SemanticAlignment/Mistral-v0.1-Italian-LAPT-instruct
Mistral-v0.1-Italian-LAPT-instruct is a 7 billion parameter instruction-tuned causal language model developed by SapienzaNLP, ISTI-CNR, and ILC-CNR. Based on the Mistral-7B-v0.1 architecture, it has been continually trained and instruction-tuned primarily on Italian and English data, with a focus on Italian. This model excels in Italian language understanding and generation, demonstrating improved performance on Italian benchmarks compared to its base model.
Loading preview...
Mistral-v0.1-Italian-LAPT-instruct Overview
This model is part of the Mistral-7B-v0.1-Adapted collection, a series of 7B generative models derived from Mistral-7B-Base-v0.1. Developed by SapienzaNLP, ISTI-CNR, and ILC-CNR, this specific variant has undergone continuous training and instruction tuning to enhance its capabilities, particularly for the Italian language.

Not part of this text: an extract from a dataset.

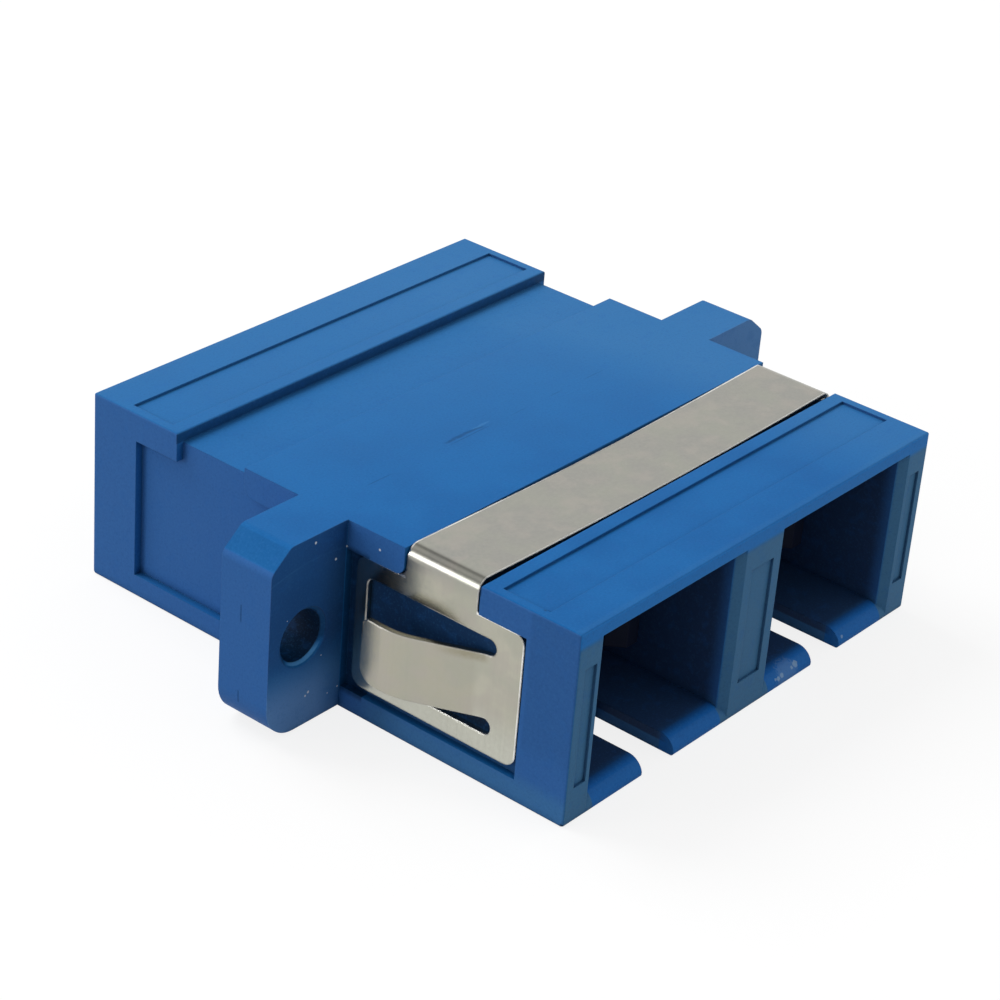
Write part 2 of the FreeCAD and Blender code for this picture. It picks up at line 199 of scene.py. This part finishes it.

Key Adaptations and Training
The model's adaptation involved training on a custom dataset skewed towards Italian, comprising 9 billion tokens from the Italian part of CulturaX and 3 billion English tokens from the same source. For instruction tuning, a diverse mix of datasets was used, including TÜLU-v3, LIMA, WildChat-IT, TowerBlocks-v0.2, GPT-4o-ITA-Instruct, and Aya, with a significant portion being Italian-centric.
Performance and Use Cases
Evaluated on ITA-Bench, Mistral-0.1-LAPT shows competitive performance in Italian language tasks. For instance, it achieves 52.9 on MMLU (5-shots) and 58.4 on Hellaswag (0-shots), outperforming the original Mistral-0.1 model in these metrics. This model is well-suited for applications requiring robust Italian language understanding and generation, such as chatbots, content creation, and translation assistance in Italian contexts.